И самое удивительное — опять переход к вежливым казенным словам на «вы». Дескать, раз вы этого не понимаете, то придется говорить другим языком. Часто это производит тяжелое впечатление страшной ругани: раз до такой лексики дело дошло, значит, дальше штраф, увольнение, суд. Вот тогда и вспоминается крестьянин, который, вытащенный полицейским из полыньи, сетует ему на то, что полицейский ему только кричал, а надо было в морду дать. Иными словами, русское слово вдруг делается столь подвижным, что легко меняет свое значение в зависимости от обстановки, от лица говорящего, от интонации и т. д. "Не хлебом единым сыт человек" в устах аскета звучит как призыв к духовной пище и возвеличению человека, а в устах толстого и богатого, отказывающего с этими словами нищему в подаянии, отражает скупость, пренебрежение к падшему. Последнее напоминает надписи на воротах концлагерей: "Труд делает человека свободным".

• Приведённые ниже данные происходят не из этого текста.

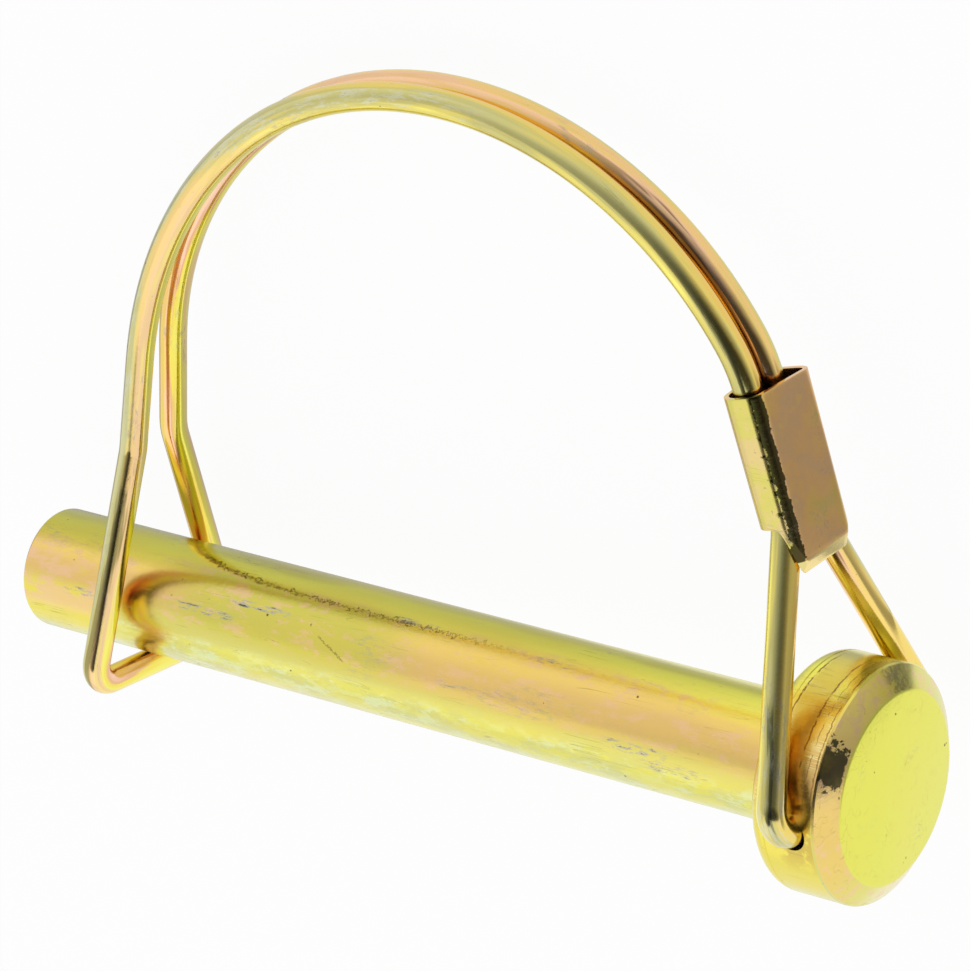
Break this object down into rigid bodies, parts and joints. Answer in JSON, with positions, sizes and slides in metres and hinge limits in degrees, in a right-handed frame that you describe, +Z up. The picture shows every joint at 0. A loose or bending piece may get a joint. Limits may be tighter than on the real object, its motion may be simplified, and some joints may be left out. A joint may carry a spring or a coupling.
{
  "type": "wire lock pin",
  "caption": "Straight round pin with a disc head; a sprung round-wire bail hinges in the head's cross hole, bows over the shank and snaps its squared loop round the tip to lock it.",
  "frame": {"origin": "Bottom centre of the bounding box, with the pin lying as it rests on a table on its hook bend, a loop corner and the bow.", "axes": "X runs along the pin from the tip to the head, Y runs from the pin towards the bow, and Z is up."},
  "size_m": [0.0794, 0.0566, 0.0228],
  "materials": {
    "zinc_pin": "bright yellow-chromated zinc plate",
    "zinc_wire": "bright yellow-chromated zinc plate on drawn wire",
    "zinc_sleeve": "yellow-chromated zinc plate on bent strip"
  },
  "bodies": {
    "pin": {"pin": "zinc_pin"},
    "bail": {"wire_bail": "zinc_wire", "crimp_sleeve": "zinc_sleeve"}
  },
  "joints": [
    {"name": "bail_swing", "type": "hinge", "parent": "pin", "child": "bail", "pos_m": [0.03622, -0.01912, 0.01179], "axis": [-0.0553, 0.1569, 0.9861], "range_deg": [-215, 1.2]}
  ]
}
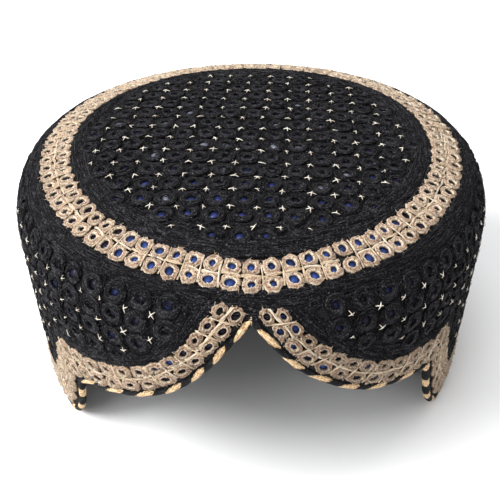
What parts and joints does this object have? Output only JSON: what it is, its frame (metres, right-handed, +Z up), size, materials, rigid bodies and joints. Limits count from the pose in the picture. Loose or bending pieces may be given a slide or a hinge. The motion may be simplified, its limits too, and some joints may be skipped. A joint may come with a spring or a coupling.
{
  "type": "sindhi cap",
  "caption": "Stiff round cloth cap with a domed crown, an upright wall cut to a cusped arch at the front, and stitched mirror bands.",
  "frame": {"origin": "on the floor plane, at the middle of the cap's box", "axes": "+Z up out of the crown, -Y to the front with the cusped arch, +X to the right as the front is seen"},
  "size_m": [0.191, 0.1894, 0.0985],
  "materials": {
    "black_cloth": "matt black cotton under lightly glossy stitching",
    "straw_thread": "satin straw-coloured thread",
    "cord": "twisted black and gold cord",
    "black_thread": "satin black embroidery thread",
    "cream_thread": "cream thread of the small crosses",
    "mirror": "small mirrors with a blue cast",
    "lining": "plain matt black lining"
  },
  "bodies": {
    "root": {"crown_top": "black_cloth", "side_wall": "black_cloth", "crown_ring": "straw_thread", "rim_band": "straw_thread", "rim_piping": "cord"}
  },
  "joints": []
}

Значит ли это, что слова теряют свой смысл и значение в русском языке? Нет, не значит. Они скорее более полно выражают свою суть, смысл и значение. Особенно это заметно в случае освоения иностранных слов. Так, "шер ами" по-французски звучит весьма респектабельно, но «шаромыжник» по-русски явно уничижительно. «Франкмасон» явно что-то значительное, но «фармазон» скорее обозначение мошенника. Аналогичная история с татарским дворцом «сараем», еврейской мудростью «хохмой». В этих случаях сохраняется вроде бы и начальное значение (сарай — строение), однако исчезает момент значительности. И блатная музыка — блатной жаргон, и «Левша» Лескова могут тут дать много примеров. И в самом деле, разве не жалкая попытка своего "мил дружка" называть "дорогим милым другом", если суть шаромыжничества остается столь же понятной и не принятой русской системой ценностей? И попробуйте обозначить другое: разве франкмасон не дурачит, не обманывает людей в собственных интересах, разве не фармазонит он, и тогда по-русски он понятен и ему найдена соответствующая полочка в русской системе оценок. И попробуйте произвести обратную операцию — из фармазона сделать франкмасона. Русский язык не дает этого сделать. Из Атоса, "мастера интриги", легко сделать «интригана», а в обратную сторону операция не идет. Иными словами, великий русский язык дает не просто рациональное обозначение, не только термин, но и оценку, диктует русское отношение к явлению, и тогда слово приобретает еще большее значение, ибо выполняет дополнительные задачи, диктует свое мироощущение и свой мир ценностей.